Punctuation, diction, nomenclature, each makes a world of difference. Sloppy terminology is both a cause and a result of uncritical thinking and expression. That allows for calling terrorists "Freedom Fighters" and murderers "Resistance Groups".

While Rosh Hashana is a day of judgment, the prophet indicates there will be an ultimate Day of Judgment. The Vilna Gaon explains that only then, at the Messianic climax of history, will all the extensions and ramifications of our earlier actions through the centuries become evident. A similar idea was expressed in a secular manner some 40 years ago when the Chinese Premier, Zhou Enlai, was asked what lasting impact the French Revolution (1789) had had upon the world. His response was, "It's still too early to tell".

The Midrash teaches, "Renew your ways, improve your ways." A second position: "Improve your ways, renew your ways." Rabbi Meir Simcha HaKohen of Dvinsk (“The Ohr Somayach”) explains: To "renew" is to produce a new generation to carry on the mitzvahs and the tradition. Oft times an older generation beleaguered by culture gap takes to imitating the leniencies of the younger assimilating generation. It never works. "Renew the generation? Improve your ways". Your consistency and dedication will inspire. Other times it starts the other way. Parents themselves relax in the seemingly less weighty mitzvahs. Invariably, then, the children will relax in the weighty mitzvahs. "Improve your ways – Renew your ways."

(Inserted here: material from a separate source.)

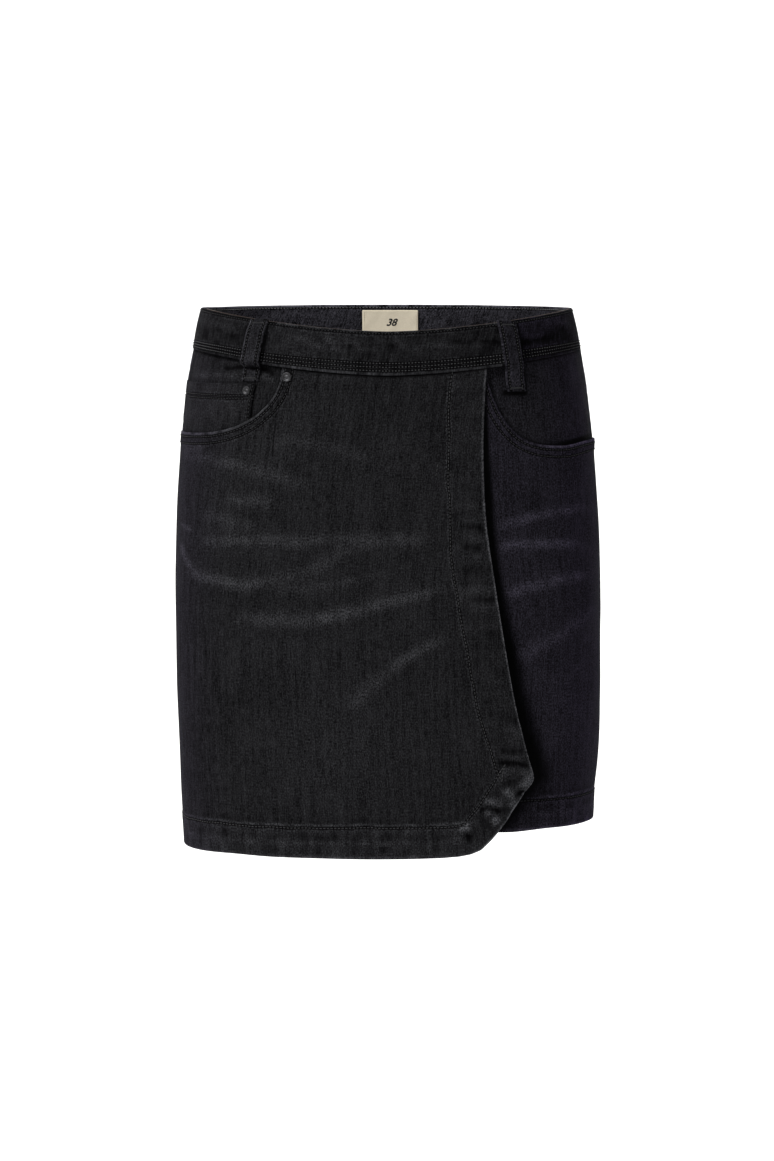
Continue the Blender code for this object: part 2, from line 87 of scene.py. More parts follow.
SIDE_SWELL = (               # height, how much fuller the right and the left side seam hang
    (-0.018, 0.0016, 0.0016), (-0.033, 0.0014, 0.0007), (-0.057, 0.0009, 0.0004),
    (-0.09, 0.0006, 0.0004), (-0.118, -0.0003, 0), (-0.166, 0.0003, 0.0008),
    (-0.203, -0.0004, 0.0015), (-0.239, -0.0016, 0.0011), (-0.287, -0.0022, 0.001),
    (-0.311, -0.0018, 0.0018), (-0.34, -0.0015, 0.0026), (-0.374, -0.0016, 0.002),
    (-0.392, -0.0015, 0.0007), (-0.402, -0.0014, 0.0001), (-0.44, -0.002, 0.0005),
)


def read(table, column, height):
    """One column of a table at any heights, on a smooth curve through its rows."""
    rows = np.array(sorted(table))
    z, value = rows[:, 0], rows[:, column]
    order = np.arange(len(z))
    after, before = np.minimum(order + 1, len(z) - 1), np.maximum(order - 1, 0)
    slope = (value[after] - value[before]) / (z[after] - z[before])
    height = np.clip(height, z[0], z[-1])
    i = np.clip(np.searchsorted(z, height) - 1, 0, len(z) - 2)
    span = z[i + 1] - z[i]
    s = (height - z[i]) / span
    return (value[i] * (1 + 2 * s) * (1 - s) ** 2 + value[i + 1] * s * s * (3 - 2 * s)
            + span * (slope[i] * s * (1 - s) ** 2 - slope[i + 1] * s * s * (1 - s)))


def ease(value):
    """0 to 1, smooth at both ends."""
    value = np.clip(value, 0.0, 1.0)
    return value * value * (3 - 2 * value)


def bell(value, width):
    """1 at zero, dying away smoothly to both sides."""
    return np.exp(-(value / width) ** 2)


def pairs(u, v):
    """Places on the cloth, as pairs of way round and height."""
    return np.stack(np.broadcast_arrays(u, v), -1)


def way_along(points):
    """How far along a line each of its points is."""
    steps = np.linalg.norm(np.diff(points, axis=-2), axis=-1)
    return np.concatenate([np.zeros_like(steps[..., :1]), steps.cumsum(axis=-1)], -1)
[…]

“How?” asks the Midrash. “With the Shofar”. (A play on the root form Shaper — to improve — Shofar.)

No person prizes words, diction and syntax more than the Torah Jew. So much of Talmudic analysis is linguistically scrutinized. Yet the mitzvah of Shofar means owning up to the transcendent moment that is beyond words.

A tiny bit of breath injected at the narrow end of the Shofar comes out the wide end and echoes for generations.

כתיבה וחתימה טובה

Ketiva v’chatima tova – May we all be written and sealed in the Book of Life and have a good and sweet year!